## What needs to be done
Quote the lines that run from the line containing "Keep writing the" down to the line containing "return node, result". Include both of those lines, reproduce each exactly, and omit everything else.

## Data to use
★ ★ ★ ★
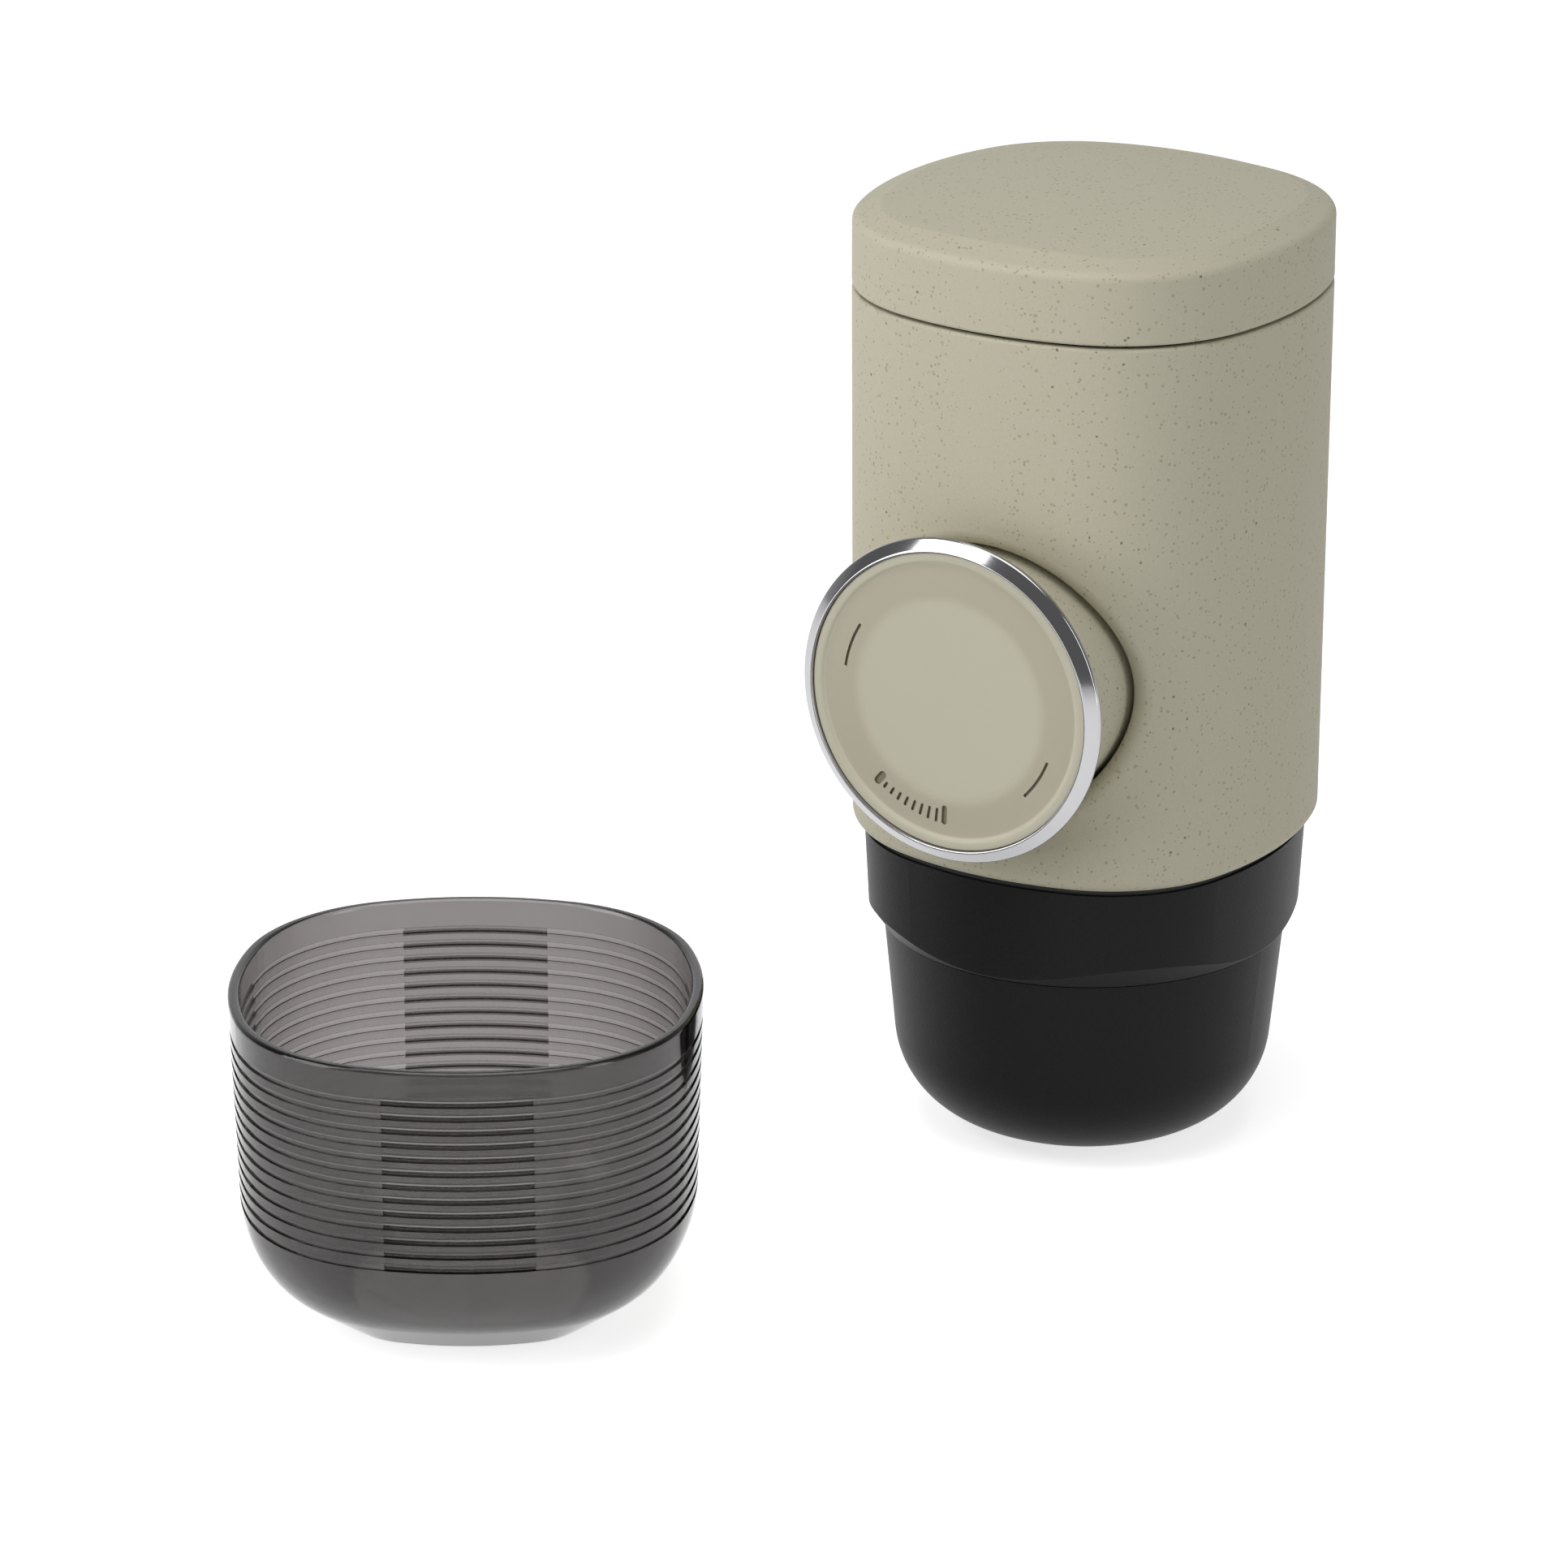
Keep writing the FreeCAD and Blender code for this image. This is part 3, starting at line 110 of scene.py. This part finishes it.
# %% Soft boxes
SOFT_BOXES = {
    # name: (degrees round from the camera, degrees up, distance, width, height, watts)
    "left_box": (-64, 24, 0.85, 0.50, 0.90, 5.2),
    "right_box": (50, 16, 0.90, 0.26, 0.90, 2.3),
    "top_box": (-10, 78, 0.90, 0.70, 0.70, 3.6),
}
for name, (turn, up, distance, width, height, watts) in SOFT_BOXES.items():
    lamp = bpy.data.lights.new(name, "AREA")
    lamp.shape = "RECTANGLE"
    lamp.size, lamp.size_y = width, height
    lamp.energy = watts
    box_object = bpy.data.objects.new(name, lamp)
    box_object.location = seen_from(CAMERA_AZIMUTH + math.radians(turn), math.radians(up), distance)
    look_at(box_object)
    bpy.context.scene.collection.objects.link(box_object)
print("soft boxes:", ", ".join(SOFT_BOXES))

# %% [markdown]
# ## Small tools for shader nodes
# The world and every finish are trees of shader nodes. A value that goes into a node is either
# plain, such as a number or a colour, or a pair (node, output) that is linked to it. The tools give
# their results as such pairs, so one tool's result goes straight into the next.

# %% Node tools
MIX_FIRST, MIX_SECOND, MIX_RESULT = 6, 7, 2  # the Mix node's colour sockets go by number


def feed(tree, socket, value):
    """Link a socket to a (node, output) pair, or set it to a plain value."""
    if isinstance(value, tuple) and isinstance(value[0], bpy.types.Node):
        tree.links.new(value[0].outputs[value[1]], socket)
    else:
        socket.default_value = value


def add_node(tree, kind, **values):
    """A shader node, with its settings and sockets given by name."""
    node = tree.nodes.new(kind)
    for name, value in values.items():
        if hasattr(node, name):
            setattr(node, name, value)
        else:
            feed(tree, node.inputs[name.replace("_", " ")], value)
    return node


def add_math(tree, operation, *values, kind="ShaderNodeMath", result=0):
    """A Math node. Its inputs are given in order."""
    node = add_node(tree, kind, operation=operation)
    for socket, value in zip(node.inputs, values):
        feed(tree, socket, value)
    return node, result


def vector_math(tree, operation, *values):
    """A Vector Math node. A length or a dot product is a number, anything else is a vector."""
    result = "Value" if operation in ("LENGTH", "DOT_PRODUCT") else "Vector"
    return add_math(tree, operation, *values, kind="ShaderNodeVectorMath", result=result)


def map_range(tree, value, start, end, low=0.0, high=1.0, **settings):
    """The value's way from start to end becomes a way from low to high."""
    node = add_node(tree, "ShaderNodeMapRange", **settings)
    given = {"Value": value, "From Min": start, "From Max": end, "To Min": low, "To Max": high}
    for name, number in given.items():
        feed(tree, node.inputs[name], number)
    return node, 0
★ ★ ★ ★
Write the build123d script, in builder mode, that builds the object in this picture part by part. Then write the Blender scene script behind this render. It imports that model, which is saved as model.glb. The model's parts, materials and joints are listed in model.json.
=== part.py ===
★ ★ ★ ★
## Correct output
Keep writing the FreeCAD and Blender code for this image. This is part 3, starting at line 110 of scene.py. This part finishes it.
# %% Soft boxes
SOFT_BOXES = {
    # name: (degrees round from the camera, degrees up, distance, width, height, watts)
    "left_box": (-64, 24, 0.85, 0.50, 0.90, 5.2),
    "right_box": (50, 16, 0.90, 0.26, 0.90, 2.3),
    "top_box": (-10, 78, 0.90, 0.70, 0.70, 3.6),
}
for name, (turn, up, distance, width, height, watts) in SOFT_BOXES.items():
    lamp = bpy.data.lights.new(name, "AREA")
    lamp.shape = "RECTANGLE"
    lamp.size, lamp.size_y = width, height
    lamp.energy = watts
    box_object = bpy.data.objects.new(name, lamp)
    box_object.location = seen_from(CAMERA_AZIMUTH + math.radians(turn), math.radians(up), distance)
    look_at(box_object)
    bpy.context.scene.collection.objects.link(box_object)
print("soft boxes:", ", ".join(SOFT_BOXES))

# %% [markdown]
# ## Small tools for shader nodes
# The world and every finish are trees of shader nodes. A value that goes into a node is either
# plain, such as a number or a colour, or a pair (node, output) that is linked to it. The tools give
# their results as such pairs, so one tool's result goes straight into the next.

# %% Node tools
MIX_FIRST, MIX_SECOND, MIX_RESULT = 6, 7, 2  # the Mix node's colour sockets go by number


def feed(tree, socket, value):
    """Link a socket to a (node, output) pair, or set it to a plain value."""
    if isinstance(value, tuple) and isinstance(value[0], bpy.types.Node):
        tree.links.new(value[0].outputs[value[1]], socket)
    else:
        socket.default_value = value


def add_node(tree, kind, **values):
    """A shader node, with its settings and sockets given by name."""
    node = tree.nodes.new(kind)
    for name, value in values.items():
        if hasattr(node, name):
            setattr(node, name, value)
        else:
            feed(tree, node.inputs[name.replace("_", " ")], value)
    return node


def add_math(tree, operation, *values, kind="ShaderNodeMath", result=0):
    """A Math node. Its inputs are given in order."""
    node = add_node(tree, kind, operation=operation)
    for socket, value in zip(node.inputs, values):
        feed(tree, socket, value)
    return node, result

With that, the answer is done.